## Information provided
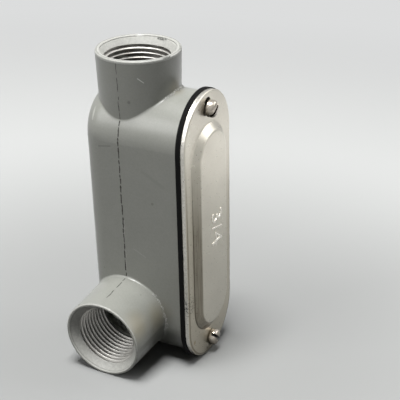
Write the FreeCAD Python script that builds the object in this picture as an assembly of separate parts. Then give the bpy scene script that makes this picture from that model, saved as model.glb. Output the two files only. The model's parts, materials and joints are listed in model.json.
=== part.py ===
"""Right-outlet conduit body for 3/4 trade size conduit: a die-cast housing with a threaded hub
on its top end and another on its left side, a rubber gasket, a pressed sheet cover and the two
slotted screws that hold the cover.

Millimetres, +Z up along the end hub. The cover faces -Y and the side hub points to -X. Each piece
is modelled about the point where the two hub axes cross, and is then moved so that the origin is
the centre of the footprint, at the height of the lowest edge. Both pipe threads are left out: each
hub has the plain wall that their roots lie on.
"""

import FreeCAD, Part
import math
import os

Vector = FreeCAD.Vector
ALONG_Y = Vector(0, 1, 0)

# Hubs, alike inside: an entrance cone, the threaded length, a shoulder and a smooth throat
thread_root_radius = 13.3
thread_depth = 19.8          # mouth to the shoulder that stops the conduit
entrance_step = 1.1          # start of the entrance cone, outside the thread's roots
entrance_lip = 0.45          # broken inner edge of the flat rim
entrance_angle = 41.0        # degrees from the hub's axis
throat_step = 2.9            # smooth throat, inside the thread's roots
throat_length = 3.0
throat_flare = 1.3           # opens towards the cavity, so that wires slide over it
rim_width = 0.79             # from the broken inner edge to the outside of a mouth
rim_outer_break = 0.45       # edge round the outside of a mouth
end_hub_taper = 0.5          # how much narrower the end hub is at its root than at its mouth
side_hub_flare = 0.66        # how much wider the side hub is at its root than at its mouth
end_hub_stand_out = 13.7     # mouth above the top of the round end

# Housing casting: a long box with half-round ends
end_spacing = 74.5           # between the centres of the two half-round ends
lower_end_drop = 1.91        # centre of the lower round end, below the side hub's axis
side_margin = 1.75           # each side beyond the mouth of the end hub
back_margin = 0.3            # back face beyond the root of the side hub
front_depth = 23.76          # parting plane to the face that the gasket lies on
side_draft = 0.6             # degrees, the sides narrow both ways from the parting plane
back_round = 8.0             # rounded edge all round the back face
front_break = 0.4            # outer edge of the gasket face
wall = 2.6                   # side walls, at the parting plane
back_wall = 2.8
core_draft = 0.5             # degrees, the cavity widens towards the cover
cavity_back_slope = 4.0      # sloping corner between the back wall and the side walls

# Gasket, screws and cover
gasket_thickness = 1.9
gasket_overhang = 1.3        # beyond the sides of the casting
gasket_land = 5.1            # width of the rubber beside its opening
cover_thickness = 1.79
cover_overhang = 0.95        # beyond the sides of the casting
cover_edge_break = 0.3       # die roll on the outer edge of the sheet
panel_side_margin = 4.49     # foot of the raised panel to the side of the cover
panel_end_margin = 11.75     # foot of the raised panel to the end of the cover
panel_rise = 2.2
panel_crest_round = 2.2
panel_foot_round = 1.2
panel_slope = 38.0           # degrees from the plane of the cover

screw_end_margin = 6.1       # screw axis to the end of the cover
screw_radius = 2.08          # number 8 machine screw
screw_length = 12.7          # under the head
screw_tip_chamfer = 0.6
screw_hole_clearance = 0.05  # between the screw and the hole in its boss
gasket_hole_clearance = 0.1
cover_slot_clearance = 0.32  # on each side of the screw in the cover's slot
cover_slot_outward = 1.7     # centre of the slot's outer end, beyond the screw axis
head_radius = 3.15
head_side = 2.3              # height of the head's straight side
head_crown = 1.3             # height of the sloping crown above the straight side
head_top_radius = 1.2        # flat on top of the crown
head_slot_width = 1.15
head_slot_depth = 1.9
head_lift = {"upper": 0.3, "lower": 0.0}          # the upper screw isn't run fully home
head_slot_turn = {"upper": 35.0, "lower": -50.0}  # degrees from +X towards +Z
boss_radius = 4.7
boss_depth = 10.4
screw_hole_depth = 9.6
past = 1.5                   # how far a cutting shape reaches beyond the face it opens

# Sizes and places that follow
entrance_radius = thread_root_radius + entrance_step
throat_radius = thread_root_radius - throat_step
hub_mouth_radius = entrance_radius + entrance_lip + rim_width
end_hub_root_radius = hub_mouth_radius - end_hub_taper
side_hub_root_radius = hub_mouth_radius + side_hub_flare
body_half_width = hub_mouth_radius + side_margin      # at the parting plane, which holds both axes
back_depth = side_hub_root_radius + back_margin
gasket_half_width = body_half_width + gasket_overhang
cover_half_width = body_half_width + cover_overhang
panel_half_width = cover_half_width - panel_side_margin
lower_centre = -lower_end_drop
upper_centre = lower_centre + end_spacing
cavity_half_width = body_half_width - wall
hub_length = thread_depth + throat_length
side_mouth_x = -(cavity_half_width + hub_length)
end_mouth_z = upper_centre + body_half_width + end_hub_stand_out
cavity_top_z = end_mouth_z - hub_length
front_y = -front_depth
boss_back_y = front_y + boss_depth
gasket_front_y = front_y - gasket_thickness
cover_front_y = gasket_front_y - cover_thickness
screw_z = {
    "upper": upper_centre + cover_half_width - screw_end_margin,
    "lower": lower_centre - cover_half_width + screw_end_margin,
}
outward = {"upper": 1, "lower": -1}
tallest_head_y = cover_front_y - max(head_lift.values()) - head_side - head_crown
footprint_centre = Vector(
    (side_mouth_x + gasket_half_width) / 2,
    (tallest_head_y + back_depth) / 2,
    lower_centre - gasket_half_width,
)


def polyline(points):
    """Straight edges through the points."""
    return [Part.makeLine(a, b) for a, b in zip(points, points[1:])]


def arc(start, middle, end):
    return Part.Arc(start, middle, end).toShape()


def flat(width, depth):
    """A point of a cross-section: half-width along X, depth along Y."""
    return Vector(width, depth, 0)


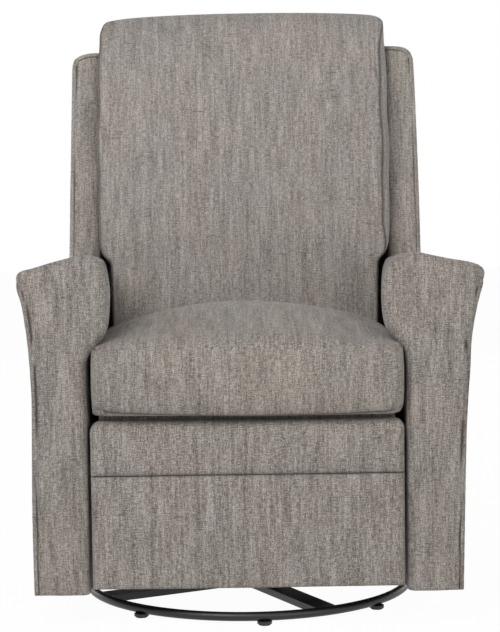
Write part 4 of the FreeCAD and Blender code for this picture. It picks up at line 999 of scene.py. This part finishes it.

## Problem
Each record must be returned exactly as it is written.

## Right answer
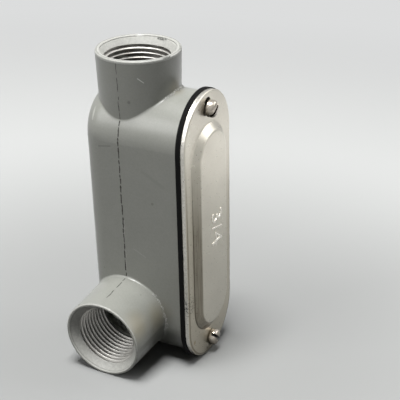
Write the FreeCAD Python script that builds the object in this picture as an assembly of separate parts. Then give the bpy scene script that makes this picture from that model, saved as model.glb. Output the two files only. The model's parts, materials and joints are listed in model.json.
=== part.py ===
"""Right-outlet conduit body for 3/4 trade size conduit: a die-cast housing with a threaded hub
on its top end and another on its left side, a rubber gasket, a pressed sheet cover and the two
slotted screws that hold the cover.

Millimetres, +Z up along the end hub. The cover faces -Y and the side hub points to -X. Each piece
is modelled about the point where the two hub axes cross, and is then moved so that the origin is
the centre of the footprint, at the height of the lowest edge. Both pipe threads are left out: each
hub has the plain wall that their roots lie on.
"""

import FreeCAD, Part
import math
import os

Vector = FreeCAD.Vector
ALONG_Y = Vector(0, 1, 0)

# Hubs, alike inside: an entrance cone, the threaded length, a shoulder and a smooth throat
thread_root_radius = 13.3
thread_depth = 19.8          # mouth to the shoulder that stops the conduit
entrance_step = 1.1          # start of the entrance cone, outside the thread's roots
entrance_lip = 0.45          # broken inner edge of the flat rim
entrance_angle = 41.0        # degrees from the hub's axis
throat_step = 2.9            # smooth throat, inside the thread's roots
throat_length = 3.0
throat_flare = 1.3           # opens towards the cavity, so that wires slide over it
rim_width = 0.79             # from the broken inner edge to the outside of a mouth
rim_outer_break = 0.45       # edge round the outside of a mouth
end_hub_taper = 0.5          # how much narrower the end hub is at its root than at its mouth
side_hub_flare = 0.66        # how much wider the side hub is at its root than at its mouth
end_hub_stand_out = 13.7     # mouth above the top of the round end

# Housing casting: a long box with half-round ends
end_spacing = 74.5           # between the centres of the two half-round ends
lower_end_drop = 1.91        # centre of the lower round end, below the side hub's axis
side_margin = 1.75           # each side beyond the mouth of the end hub
back_margin = 0.3            # back face beyond the root of the side hub
front_depth = 23.76          # parting plane to the face that the gasket lies on
side_draft = 0.6             # degrees, the sides narrow both ways from the parting plane
back_round = 8.0             # rounded edge all round the back face
front_break = 0.4            # outer edge of the gasket face
wall = 2.6                   # side walls, at the parting plane
back_wall = 2.8
core_draft = 0.5             # degrees, the cavity widens towards the cover
cavity_back_slope = 4.0      # sloping corner between the back wall and the side walls

# Gasket, screws and cover
gasket_thickness = 1.9
gasket_overhang = 1.3        # beyond the sides of the casting
gasket_land = 5.1            # width of the rubber beside its opening
cover_thickness = 1.79
cover_overhang = 0.95        # beyond the sides of the casting
cover_edge_break = 0.3       # die roll on the outer edge of the sheet
panel_side_margin = 4.49     # foot of the raised panel to the side of the cover
panel_end_margin = 11.75     # foot of the raised panel to the end of the cover
panel_rise = 2.2
panel_crest_round = 2.2
panel_foot_round = 1.2
panel_slope = 38.0           # degrees from the plane of the cover

screw_end_margin = 6.1       # screw axis to the end of the cover
screw_radius = 2.08          # number 8 machine screw
screw_length = 12.7          # under the head
screw_tip_chamfer = 0.6
screw_hole_clearance = 0.05  # between the screw and the hole in its boss
gasket_hole_clearance = 0.1
cover_slot_clearance = 0.32  # on each side of the screw in the cover's slot
cover_slot_outward = 1.7     # centre of the slot's outer end, beyond the screw axis
head_radius = 3.15
head_side = 2.3              # height of the head's straight side
head_crown = 1.3             # height of the sloping crown above the straight side
head_top_radius = 1.2        # flat on top of the crown
head_slot_width = 1.15
head_slot_depth = 1.9
head_lift = {"upper": 0.3, "lower": 0.0}          # the upper screw isn't run fully home
head_slot_turn = {"upper": 35.0, "lower": -50.0}  # degrees from +X towards +Z
boss_radius = 4.7
boss_depth = 10.4
screw_hole_depth = 9.6
past = 1.5                   # how far a cutting shape reaches beyond the face it opens

# Sizes and places that follow
entrance_radius = thread_root_radius + entrance_step
throat_radius = thread_root_radius - throat_step
hub_mouth_radius = entrance_radius + entrance_lip + rim_width
end_hub_root_radius = hub_mouth_radius - end_hub_taper
side_hub_root_radius = hub_mouth_radius + side_hub_flare
body_half_width = hub_mouth_radius + side_margin      # at the parting plane, which holds both axes
back_depth = side_hub_root_radius + back_margin
gasket_half_width = body_half_width + gasket_overhang
cover_half_width = body_half_width + cover_overhang
panel_half_width = cover_half_width - panel_side_margin
lower_centre = -lower_end_drop
upper_centre = lower_centre + end_spacing
cavity_half_width = body_half_width - wall
hub_length = thread_depth + throat_length
side_mouth_x = -(cavity_half_width + hub_length)
end_mouth_z = upper_centre + body_half_width + end_hub_stand_out
cavity_top_z = end_mouth_z - hub_length
front_y = -front_depth
boss_back_y = front_y + boss_depth
gasket_front_y = front_y - gasket_thickness
cover_front_y = gasket_front_y - cover_thickness
screw_z = {
    "upper": upper_centre + cover_half_width - screw_end_margin,
    "lower": lower_centre - cover_half_width + screw_end_margin,
}
outward = {"upper": 1, "lower": -1}
tallest_head_y = cover_front_y - max(head_lift.values()) - head_side - head_crown
footprint_centre = Vector(
    (side_mouth_x + gasket_half_width) / 2,
    (tallest_head_y + back_depth) / 2,
    lower_centre - gasket_half_width,
)


def polyline(points):
    """Straight edges through the points."""
    return [Part.makeLine(a, b) for a, b in zip(points, points[1:])]


def arc(start, middle, end):
    return Part.Arc(start, middle, end).toShape()


def flat(width, depth):
    """A point of a cross-section: half-width along X, depth along Y."""
    return Vector(width, depth, 0)


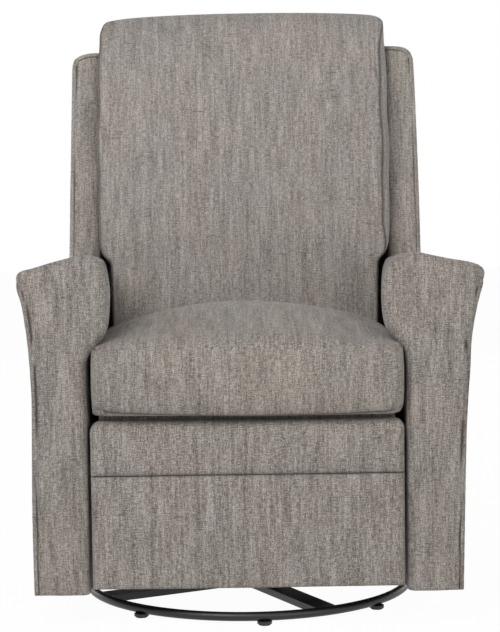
Write part 4 of the FreeCAD and Blender code for this picture. It picks up at line 999 of scene.py. This part finishes it.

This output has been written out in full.